Oliver Sacks reviews Michael Greenberg's Hurry Down Sunshine, a book about his daughter Sally's transformation.
Greenberg likens it to "being in the presence of a rare force of nature, such as a great blizzard or flood: destructive, but in its way astounding too." Such unbridled energy can resemble that of creativity or inspiration or genius — this, indeed, is what Sally feels is rushing through her — not an illness, but the apotheosis of health, the release of a deep, previously suppressed self.
Later, a doctor says to Sally: "I bet you feel as if there's a lion inside you".

The link between mental health and creativity is now a relatively familiar subject. Still, Sacks' compassionate account with its beautiful, unruffled prose is a mood brightener in itself. However, lately, reading with increasing unease the smug, paranoid and irrational assertions on literary and political messageboards and blog comments, I've wondered how much mental illness accounts for online debate and, perhaps more importantly, how much it has silenced.

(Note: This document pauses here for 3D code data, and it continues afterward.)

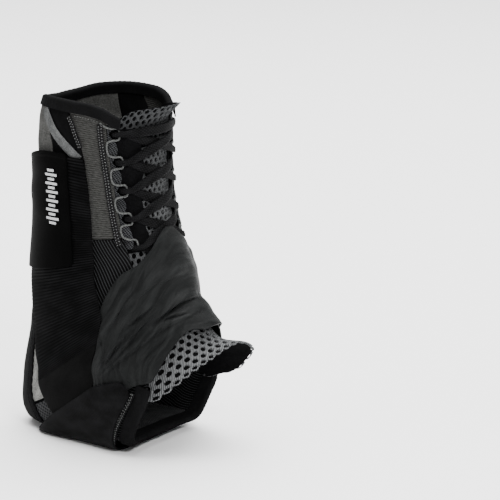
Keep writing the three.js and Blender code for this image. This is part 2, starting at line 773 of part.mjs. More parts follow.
add('tongue', tongue(), 'spacer');
add('back_panel', backPanel(), 'pale');
add('sole_panel', solePanel(), 'net');
add('heel_tape', heelTape(), 'black');
add('heel_band', heelBand(), 'band');
add('top_binding', topBinding(), 'black');
add('front_binding', frontBinding(), 'black');
add('lace', lace(), 'black');
[['lateral', OUTER], ['medial', INNER]].forEach(([name, side]) => {
  add(`side_panel_${name}`, sidePanel(side), 'grey');
  add(`gore_${name}`, gore(side), 'black');
  add(`quarter_${name}`, quarter(side), 'net');
  add(`throat_strip_${name}`, throatStrip(side), 'black');
  add(`slant_tape_${name}`, slantTape(side), 'pale');
  add(`seam_tape_${name}`, seamTape(side), 'grey');
  add(`front_tape_${name}`, frontTape(side), 'grey');
  add(`loop_cord_${name}`, loopCord(side), 'pale');
});

// The strap with its tab on the outer side lies below the other over the instep, and above it there
add('strap_lateral', strap(INNER, LATERAL_START, 6, STRAP_HEIGHT, 2 * STRAP_STEP, 7.6), 'nylon');
add('strap_medial', strap(OUTER, MEDIAL_START, 6, STRAP_HEIGHT + STRAP_STEP, 0, 3), 'nylon');
add('tab_lateral', tab(OUTER, STRAP_HEIGHT + 3 * STRAP_STEP), 'band');
add('tab_medial', tab(INNER, STRAP_HEIGHT + 2 * STRAP_STEP), 'band');

export default brace;
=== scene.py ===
import math

import bpy
import numpy as np
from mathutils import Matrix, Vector


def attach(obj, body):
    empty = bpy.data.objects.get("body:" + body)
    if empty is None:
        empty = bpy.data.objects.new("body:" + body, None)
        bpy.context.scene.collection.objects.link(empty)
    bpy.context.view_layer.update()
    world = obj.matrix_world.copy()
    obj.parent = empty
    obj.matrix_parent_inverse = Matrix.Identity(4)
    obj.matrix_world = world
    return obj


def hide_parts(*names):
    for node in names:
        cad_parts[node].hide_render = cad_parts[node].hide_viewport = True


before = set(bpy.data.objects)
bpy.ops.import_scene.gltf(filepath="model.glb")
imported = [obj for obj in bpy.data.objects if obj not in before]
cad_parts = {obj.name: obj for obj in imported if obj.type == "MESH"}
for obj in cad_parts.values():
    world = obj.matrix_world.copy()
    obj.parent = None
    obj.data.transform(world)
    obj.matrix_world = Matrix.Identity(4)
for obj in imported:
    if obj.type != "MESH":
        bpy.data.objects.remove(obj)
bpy.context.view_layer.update()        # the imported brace: one body, everything in metres
mm = 0.001


# The foot and leg that the cloth is cut to. Lengths are in millimetres until a mesh is made.
form = {
    "ankleRise": 140, "legRise": 80, "bendReach": 115, "throatReach": 75, "heelReach": 218,
    "halfWidth": 36, "ridgeShift": 7, "frontSquareness": 2.1, "soleFrom": -0.45,
    "tread": 2.7, "bandOutside": 7.6, "bandBack": -43, "bandFront": 40, "ramp": 18,
    "wobble": 0.3,       # unevenness of worn cloth
    "soften": 5,         # how roundly the cloth turns under the sole
}

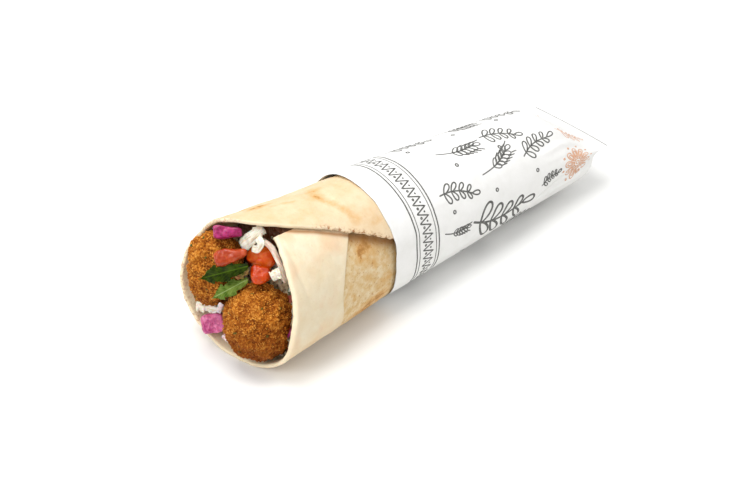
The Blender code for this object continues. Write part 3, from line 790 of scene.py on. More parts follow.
def make_shred_tree():
    """Short bent strips with a flat section, which lie at all angles on a surface."""
    tree, given = new_tree(
        "loose_shreds", Length="Float", Thickness="Float", Density="Float", Seed="Int", Finish="Material")
    front = add_node(tree, "GeometryNodeInputNamedAttribute", {"Name": "front"}, data_type="FLOAT").outputs[0]
    amount = add_node(tree, "ShaderNodeMath", {
        0: front, 1: given["Density"]}, operation="MULTIPLY").outputs[0]
    points = add_node(tree, "GeometryNodeDistributePointsOnFaces", {
        "Mesh": given["Geometry"], "Density": amount, "Seed": given["Seed"]})
    half = add_node(tree, "ShaderNodeMath", {0: given["Length"], 1: 0.5}, operation="MULTIPLY").outputs[0]
    minus = add_node(tree, "ShaderNodeMath", {0: given["Length"], 1: -0.5}, operation="MULTIPLY").outputs[0]
    rise = add_node(tree, "ShaderNodeMath", {0: given["Length"], 1: 0.35}, operation="MULTIPLY").outputs[0]
    strip = add_node(tree, "GeometryNodeCurveQuadraticBezier", {
        "Resolution": 6,
        "Start": add_node(tree, "ShaderNodeCombineXYZ", {0: minus}).outputs[0],
        "Middle": add_node(tree, "ShaderNodeCombineXYZ", {1: rise, 2: rise}).outputs[0],
        "End": add_node(tree, "ShaderNodeCombineXYZ", {0: half}).outputs[0]})
    width = add_node(tree, "ShaderNodeMath", {0: given["Thickness"], 1: 2.4}, operation="MULTIPLY").outputs[0]
    section = add_node(tree, "GeometryNodeCurvePrimitiveQuadrilateral", {
        "Width": width, "Height": given["Thickness"]})
    body = add_node(tree, "GeometryNodeCurveToMesh", {
        "Curve": strip.outputs[0], "Profile Curve": section.outputs[0], "Fill Caps": True})
    turn = add_node(tree, "FunctionNodeRandomValue", {
        0: (0.0, 0.0, 0.0), 1: (FULL_TURN,) * 3, "Seed": given["Seed"]}, data_type="FLOAT_VECTOR")
    size = add_node(tree, "FunctionNodeRandomValue", {
        2: 0.6, 3: 1.25, "Seed": given["Seed"]}, data_type="FLOAT")
    scatter(tree, given, points.outputs["Points"], body.outputs[0], turn.outputs[0], size.outputs[1])
    return tree


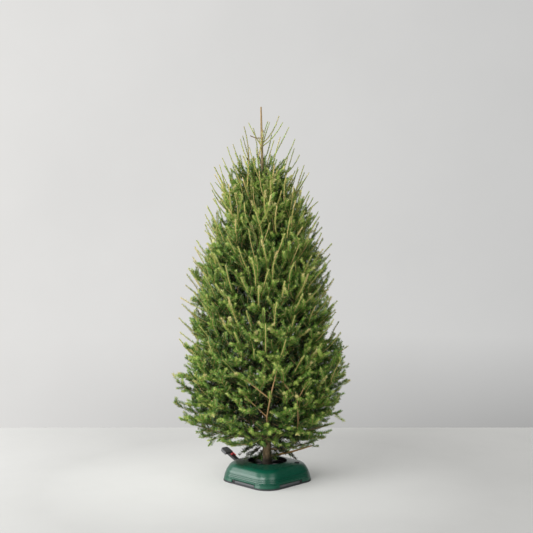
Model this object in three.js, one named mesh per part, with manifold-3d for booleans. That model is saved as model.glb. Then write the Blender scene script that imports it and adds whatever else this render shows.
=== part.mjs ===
// A cut Christmas tree, a young spruce about two metres tall, held in a moulded tree stand with a foot pedal.
// Units are millimetres, +Z is up, and the origin is the middle of the stand's flat underside.
// The tree is a trunk with whorls of tapering boughs and masses of needles set round it in tiers.

import * as THREE from "three";
import { mergeVertices } from "three/addons/utils/BufferGeometryUtils.js";
import Module from "manifold-3d";

const wasm = await Module();
wasm.setup();

// ---------------------------------------------------------------- driving dimensions

const GAP = 0.3; // clearance between pieces that touch

// Trunk
const TREE_TOP = 2020; // tip of the leader above the floor
const TRUNK_FOOT = 18 + GAP; // flat cut, standing on the floor of the bowl
const FOOT_RADIUS = 27;
const FLARE = 3; // how much the cut foot is thicker than the even taper
const FLARE_HEIGHT = 60;
const LEADER_RADIUS = 4; // at the very tip
const TRUNK_LEAN = 34; // the tip stands this far to -X of the foot
const TRUNK_SWAY = 7; // shallow bow of the trunk along Y

// Crown outline, through the furthest shoot tips
const CROWN_RADIUS = 518;
const WIDEST_AT = 520;
const CROWN_FOOT = 125; // where the outline would close underneath
const CROWN_HEAD = 2010; // where it would close at the top
const CROWN_OFFSET = 0.055; // the crown is this much fuller on its -X side
const HEAD_SHOULDER = 0.53; // 1 would make the upper crown a straight cone, less makes its shoulders fuller
const FOOT_FULLNESS = 1.8; // higher keeps the crown wide further down
const FOOT_ROUNDING = 0.65;

// Stand
const STAND_SIDE = 388; // straight across two opposite walls, at the foot
const CORNER_RADIUS = 92;
const SHELL_FOOT = 8; // lower edge of the green shell
const WALL_TOP = 84; // where the wall turns into the deck
const DECK_EDGE = 95;
const RIM_TOP = 105;
const RIM_RADIUS = 107; // round opening in the deck
const BOWL_FLOOR = 18;
const BOWL_RADIUS = 99; // at the floor
const ROUND_STEPS = 40;

// Pedal, in a frame turned so that its lever points along its own +X
const PEDAL_TURN = (135 * Math.PI) / 180;
const PIVOT_OUT = 168; // pivot from the stand's centre
const PIVOT_UP = 36;
const PEDAL_RISE = (24 * Math.PI) / 180;
const LEVER_LENGTH = 150;
const LEVER_WIDTH = 28;
const LEVER_THICK = 14;
const SLOT_HALF = 18; // half width of the slot the lever swings in
const TRUNNION_RADIUS = 4;

// ---------------------------------------------------------------- materials

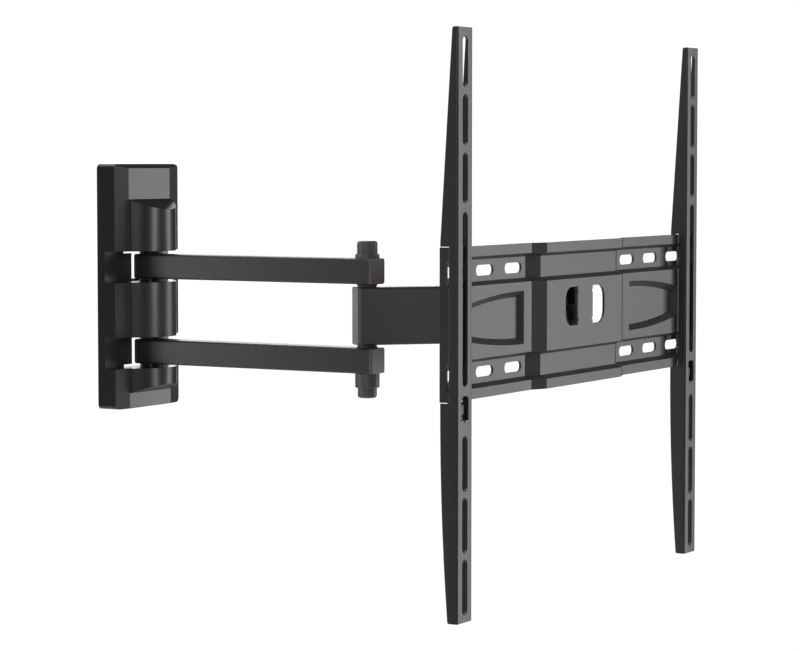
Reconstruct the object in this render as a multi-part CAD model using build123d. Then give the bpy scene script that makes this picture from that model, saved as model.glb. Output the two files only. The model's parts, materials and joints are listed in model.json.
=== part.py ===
"""Full motion wall mount for a television: wall plate, double arm, single arm, tilting head, VESA rails.

Frame: millimetres, +Z up, the wall is the plane Y = 0 and the mount reaches towards -Y.
The origin lies on the wall face, under the wall pivot, at the mid height of the arms.
"""
from build123d import *
import math
import os

# ---- arms: heights, axes and reach ------------------------------------------------------------
TUBE = 20.0                 # square tube of the double arm
TUBE_WALL = 2.0
TUBE_CORNER = 2.0
TUBE_MID_Z = 34.8           # mid height of the upper tube; the lower one mirrors it
CAP_THICK = 2.5             # visible plate of a tube's end cap
WALL_AXIS_Y = -21.4
ARM_1_LENGTH = 206.0        # wall axis to elbow axis
ELBOW_Y = WALL_AXIS_Y - ARM_1_LENGTH
ARM_2_LENGTH = 143.6        # elbow axis to head axis
ARM_2_ANGLE = 46.0          # degrees from -Y towards +X
ARM_2_WIDTH = 18.0
ARM_2_HEIGHT = 45.0
HEAD_X = ARM_2_LENGTH * math.sin(math.radians(ARM_2_ANGLE))
HEAD_Y = ELBOW_Y - ARM_2_LENGTH * math.cos(math.radians(ARM_2_ANGLE))
TUBE_LOW = TUBE_MID_Z - TUBE / 2
TUBE_HIGH = TUBE_MID_Z + TUBE / 2

# ---- wall plate and hinge brackets --------------------------------------------------------------
PLATE_T = 2.5               # steel thickness on the wall
WALL_HALF_W = 38.0
WALL_LOW, WALL_HIGH = -73.0, 109.0
WALL_HOLE_R = 4.25
WALL_HOLE_X = 26.0
WALL_HOLES_Z = (-62.0, 98.0)
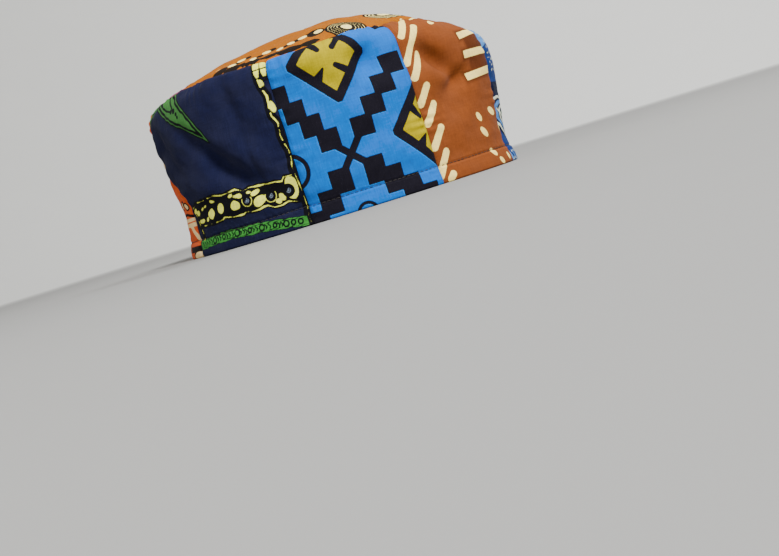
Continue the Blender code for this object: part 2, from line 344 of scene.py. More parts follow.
def hem_relief(x, y, seed):
    """The hem's proud double layer, the groove of its stitches with their puckers, and its rounded edge"""
    line = hem_line(x)
    proud = HEM_PROUD * blend((line - y) / HEM_STEP)
    groove = -HEM_GROOVE * np.exp(-(((y - line) / HEM_GROOVE_REACH) ** 2))
    groove -= HEM_DRAW * np.exp(-(((y - line) / HEM_DRAW_REACH) ** 2)) * blend(y / 8)
    gathered = np.sin(x * FULL_TURN / HEM_PUCKER_PITCH + y * 0.5 + 2 * waves(x, y, 18, seed))
    gathered = gathered * HEM_PUCKER * np.exp(-np.abs(y - line) / HEM_PUCKER_REACH)
    under = np.clip(1 - y / HEM_ROUNDING, 0, 1)
    return proud + groove + gathered - HEM_ROUNDING * (1 - np.sqrt(1 - under ** 2))


print("a hem", HEM_LINE, "mm high, with puckers every", HEM_PUCKER_PITCH, "mm")

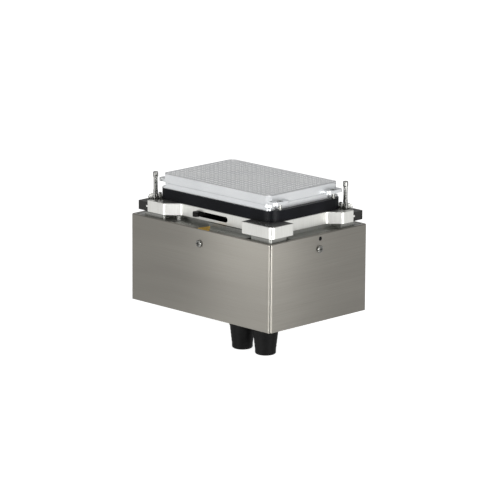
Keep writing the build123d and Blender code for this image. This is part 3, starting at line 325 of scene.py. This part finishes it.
class StudioSettings(bpy.types.PropertyGroup):
    """Camera and lights."""
    azimuth: FloatProperty(name="Azimuth", default=math.radians(44.667), subtype="ANGLE",
                           description="Where the camera stands, turned from the front towards the right")
    elevation: FloatProperty(name="Elevation", default=math.radians(13.370), subtype="ANGLE",
                             description="How far the camera looks down")
    roll: FloatProperty(name="Roll", default=math.radians(0.349), subtype="ANGLE",
                        description="Turn of the camera about its own axis")
    distance: FloatProperty(name="Distance", default=2.7215, unit="LENGTH",
                            description="From the origin, along the camera's axis")
    aim_right: FloatProperty(name="Aim right", default=-0.00149, unit="LENGTH",
                             description="How far right of the camera's axis the origin is")
    aim_up: FloatProperty(name="Aim up", default=-0.040507, unit="LENGTH",
                          description="How far above the camera's axis the origin is")
    lens: FloatProperty(name="Lens", default=260.8, unit="CAMERA",
                        description="Focal length on a 36 mm sensor, in millimetres")
    floor: colour_setting("Floor", "#c0c0c0", "Plain floor")
    softbox: FloatProperty(name="Softboxes", default=2.2, min=0, unit="POWER",
                           description="Power of the top softbox, which the side ones have a share of")
    card: FloatProperty(name="Cards", default=0.085, min=0, unit="POWER",
                        description="Power of each small card beside the sleeve")
    room: FloatProperty(name="Room", default=1.0, min=0,
                        description="Brightness of the room round the object")


# ---- operators: one for each piece or group of like pieces --------------------------------------
class HEATER_OT_sleeve(bpy.types.Operator):
    """Brush the stainless sleeve"""
    bl_idname = "heater.sleeve"
    bl_label = "Stainless sleeve"

    def execute(self, context):
        finish_nodes(brushed_stainless(context.scene.heater_body), "sleeve")
        return {"FINISHED"}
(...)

By the way, if you recognise Greenberg's name but can't place it, he writes an excellent fortnightly column in the TLS.

The draft from the well

The correspondence opens with Celan's poem "In Egypt", which he sends to his beloved, with the dedication "to one who is painfully precise", on her 22nd birthday. It contains a motif, so tantalising and uncomfortable, that it foreshadows the conflicts to come.
Sign and Sight translates a German newspaper article on the publication, fifteen years before it was originally scheduled for release, of Herzzeit, the correspondence between Paul Celan and Ingeborg Bachmann. As the article says, Bachmann wrote her PhD thesis on Heidegger, a subject with which we know Celan was familiar. Later Bachmann became friends with Thomas Bernhard who went on to make pained fun of her high regard for the philosopher. She appears as Maria the poet in Extinction whose companion Eisenberg "loves the same philosophy" and shares her "ideas about poetry". Could this be Celan? Probably not. But I sense some residual jealousy. In her biography, Gitta Honegger reports that: Bernhard bragged that Bachmann was in love with him, but 'she was too much for him'. And in another of his novels, the main character Reger says "I feel sick to his day" that "one of my best women friends wrote a dissertation about Heidegger". Heidegger "that ridiculous Nazi philistine in plus fours ... a charlatan who merely utilized everything around him and who, during that utilization, sunned himself on his bench at Todtnauberg." To see for yourself where such sunning took place, Another Heidegger Blog (now deleted) provides some dreamy (or smudged) wallpaper for your desktop, including a close-up of the "Sternwürfel drauf" as mentioned in Celan's great poem.